What might have happened, Sean O'Brien asks in his programme note, if a "gifted young poet" in the 1930s had taken up right-wing politics, instead of the Auden generations allegiance to the Left? Keepers of the Flame offers a disturbing answer. It shows O'Brien's protagonist Richard Jameson as a derelict shell in 1987, his poetic gift long gone, though its legacies are still coveted by factions of extreme Conservatism and the National Front. Sections dramatizing his memories also explore the loss of his talents through involvements in 1930s politics: principally his seduction by a Mosley-like organization which seeks only propaganda and "marching songs, no end / of bloody marching songs".
Both phases, past and present, offer a dire prospect of a poet forced to betray his principles, his relationships, his writing, and ultimately himself. As in his earlier verse play for Live Theatre, Laughter When We're Dead (reviewed in the TLS, June 30, 2000), Keepers of the Flame is unrelenting in its depiction of the seductive corruptions of politics and power. As allusions to Faustus confirm, O'Brien is a Mephistophelean playwright, interested in characters carried beyond any glimmer of redemption; and in taking the audience, along with them, down to hell with ease. The result might well have been an excessively - perhaps implausibly - gloomy evening in the theatre.
Many factors prevent this. First among these is the quality of the performances. In a demanding part, Alan Howard persuasively conveys both Jameson's 1980s decrepitude and despair, yet also the edgy realism and egotism which preceded it. David Rintoul projects into the Mosley figure a brusque self-certitude both sinister yet plausibly alluring. Other members of an outstanding cast likewise endow every syllable and gesture with controlled vigour and wilfulness, so that power and its fascinations seem to exude from every movement of the play. Yet its action is never allowed to lurch towards melodrama; scenes of horrible violence are thoroughly unstagey, and convincing.
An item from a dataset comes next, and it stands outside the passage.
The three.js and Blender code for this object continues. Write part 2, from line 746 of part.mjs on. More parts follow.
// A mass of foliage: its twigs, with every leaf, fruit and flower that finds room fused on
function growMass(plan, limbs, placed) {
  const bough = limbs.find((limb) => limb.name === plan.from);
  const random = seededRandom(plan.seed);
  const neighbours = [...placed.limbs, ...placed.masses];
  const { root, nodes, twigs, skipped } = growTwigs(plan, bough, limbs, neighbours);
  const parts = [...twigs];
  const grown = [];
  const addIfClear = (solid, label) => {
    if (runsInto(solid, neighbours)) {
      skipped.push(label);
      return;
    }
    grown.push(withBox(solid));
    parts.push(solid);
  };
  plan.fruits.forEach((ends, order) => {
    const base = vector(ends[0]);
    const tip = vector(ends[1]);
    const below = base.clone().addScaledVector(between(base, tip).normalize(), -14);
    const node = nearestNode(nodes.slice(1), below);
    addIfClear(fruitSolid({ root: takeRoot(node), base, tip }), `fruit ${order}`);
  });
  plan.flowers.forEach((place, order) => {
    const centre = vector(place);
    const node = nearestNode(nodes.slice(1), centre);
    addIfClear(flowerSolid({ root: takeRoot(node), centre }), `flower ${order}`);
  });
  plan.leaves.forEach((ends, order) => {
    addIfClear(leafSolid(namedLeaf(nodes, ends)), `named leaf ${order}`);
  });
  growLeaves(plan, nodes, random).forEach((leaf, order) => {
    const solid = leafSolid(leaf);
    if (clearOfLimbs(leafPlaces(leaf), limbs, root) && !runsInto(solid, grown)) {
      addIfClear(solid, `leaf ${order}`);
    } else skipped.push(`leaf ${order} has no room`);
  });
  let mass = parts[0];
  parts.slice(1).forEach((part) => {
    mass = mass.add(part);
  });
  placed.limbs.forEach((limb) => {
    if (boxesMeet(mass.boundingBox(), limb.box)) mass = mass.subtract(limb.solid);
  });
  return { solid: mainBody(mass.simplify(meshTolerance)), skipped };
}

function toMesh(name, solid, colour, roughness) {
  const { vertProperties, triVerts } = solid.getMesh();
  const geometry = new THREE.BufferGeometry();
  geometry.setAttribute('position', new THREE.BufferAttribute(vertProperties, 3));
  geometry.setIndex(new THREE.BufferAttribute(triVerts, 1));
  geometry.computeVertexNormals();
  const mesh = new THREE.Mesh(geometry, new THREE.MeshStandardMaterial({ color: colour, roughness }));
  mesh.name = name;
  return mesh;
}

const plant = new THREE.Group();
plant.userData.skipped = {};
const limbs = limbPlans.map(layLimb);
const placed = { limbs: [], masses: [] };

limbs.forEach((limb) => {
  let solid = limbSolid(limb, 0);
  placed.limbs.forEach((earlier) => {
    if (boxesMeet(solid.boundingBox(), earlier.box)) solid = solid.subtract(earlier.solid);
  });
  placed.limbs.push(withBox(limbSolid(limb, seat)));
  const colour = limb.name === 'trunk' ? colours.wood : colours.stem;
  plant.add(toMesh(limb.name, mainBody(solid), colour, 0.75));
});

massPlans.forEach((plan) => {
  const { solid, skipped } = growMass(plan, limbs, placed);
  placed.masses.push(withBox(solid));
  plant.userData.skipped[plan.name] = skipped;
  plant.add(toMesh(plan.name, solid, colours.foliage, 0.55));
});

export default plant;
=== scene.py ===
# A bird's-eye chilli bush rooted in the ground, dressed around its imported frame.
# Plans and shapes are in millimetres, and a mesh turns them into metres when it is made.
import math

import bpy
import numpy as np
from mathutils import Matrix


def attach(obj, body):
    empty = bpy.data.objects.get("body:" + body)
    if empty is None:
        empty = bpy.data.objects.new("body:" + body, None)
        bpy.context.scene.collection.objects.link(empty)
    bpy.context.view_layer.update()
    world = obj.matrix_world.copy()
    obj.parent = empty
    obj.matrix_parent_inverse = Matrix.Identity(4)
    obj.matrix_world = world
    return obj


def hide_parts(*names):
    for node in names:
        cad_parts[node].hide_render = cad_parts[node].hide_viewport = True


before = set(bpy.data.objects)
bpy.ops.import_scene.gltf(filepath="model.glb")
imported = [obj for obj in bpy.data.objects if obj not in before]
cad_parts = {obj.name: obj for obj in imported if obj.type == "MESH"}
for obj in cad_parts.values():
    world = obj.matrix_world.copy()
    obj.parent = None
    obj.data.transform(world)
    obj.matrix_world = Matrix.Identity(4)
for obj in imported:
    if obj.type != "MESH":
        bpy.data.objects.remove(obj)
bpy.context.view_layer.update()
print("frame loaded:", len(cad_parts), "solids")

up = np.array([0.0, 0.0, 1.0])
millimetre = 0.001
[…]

So is O'Brien's blank verse. It is delivered much as T.S.Eliot might have recommended: with a naturalness which makes it undistracting as poetry. Yet in lyric interludes, or at moments of heightened tension, it bears comparison with Faustian or Jacobean antecedants also recalled by O'Brien's dark vision of lusts and treacheries. Nor is this linguistic power an incidental grace: rather it is integral to some of the wide-ranging questions Keepers of the Flame explores. Several of these are straightforwardly political. Like Simon Armitage, in recent poems such as The Twang, O'Brien scrutinizes English nationalism and the risks of its appropriation by the Right, often the far Right, pondering the possibilities of being "a patriot" without going "much further out". |
Like Armitage, too, O'Brien examines the relation of nationalism, and its moral and imaginative base, with the Platonic England of the countryside. "On fire / With poems and plays and operas and films / And England, England, England", it is to "a core of light / Among the oak and ash" that Jameson turns, like so much English writing, for his inspiration.
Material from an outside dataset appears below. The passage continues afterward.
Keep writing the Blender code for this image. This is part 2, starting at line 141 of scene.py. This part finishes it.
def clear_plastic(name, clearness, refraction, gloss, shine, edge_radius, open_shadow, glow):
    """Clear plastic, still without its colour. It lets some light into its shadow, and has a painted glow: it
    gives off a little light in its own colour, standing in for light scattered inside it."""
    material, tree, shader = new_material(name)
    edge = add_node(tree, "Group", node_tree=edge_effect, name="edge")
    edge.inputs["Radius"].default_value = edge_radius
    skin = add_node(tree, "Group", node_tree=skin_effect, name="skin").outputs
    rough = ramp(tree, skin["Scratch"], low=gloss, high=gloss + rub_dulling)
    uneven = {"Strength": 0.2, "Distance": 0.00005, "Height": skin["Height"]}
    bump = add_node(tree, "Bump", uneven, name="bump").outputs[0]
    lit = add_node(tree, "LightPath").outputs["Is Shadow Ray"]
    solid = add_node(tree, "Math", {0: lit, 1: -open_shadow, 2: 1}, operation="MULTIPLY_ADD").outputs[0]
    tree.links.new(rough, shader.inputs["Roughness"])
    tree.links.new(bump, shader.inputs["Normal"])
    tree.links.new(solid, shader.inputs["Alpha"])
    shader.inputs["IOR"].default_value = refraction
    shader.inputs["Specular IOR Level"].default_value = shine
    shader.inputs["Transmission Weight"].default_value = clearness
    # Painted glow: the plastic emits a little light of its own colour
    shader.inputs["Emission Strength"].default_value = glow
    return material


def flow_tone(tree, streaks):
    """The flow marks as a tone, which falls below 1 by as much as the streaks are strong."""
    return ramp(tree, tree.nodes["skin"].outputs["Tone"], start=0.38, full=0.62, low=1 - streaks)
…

O'Brien's profoundest questions, however, are about relations between poetry and a world of action more generally. Like Theodor Adorno, concerned about the validity of lyric poetry after Auschwitz, O'Brien questions how poets, or even words themselves, could continue to serve the world in a century of unremitting violence, destruction, and political immorality. Even in the 1930s, Jameson's Oxford tutor concludes that "our age is what comes after poetry", and that "poetry / Is finished ....... a language of the dead, / A world we study when the action's done". Young and idealistic, Jameson nevertheless remains convinced that "poetry is England", and that a poetic talent for "putting pictures in your head" is ennobling and enabling - a way of redirecting the lived, actual world through the power of the imagination. Later, poetry seems to him merely a form of cowardice and evasion: a betrayal of that lived world, and a flight from its responsibilities.
Tensions between these views raise artistic, critical and moral challenges which make for an absorbing evening in the theatre. This is a thoughtful play, excellently produced, with particular resonance for any reader of the life of the twentieth century, or of its poetry: ultimately, for anyone who works much with words at all.
Randall Stevenson
Times Literary Supplement, 21.11.03.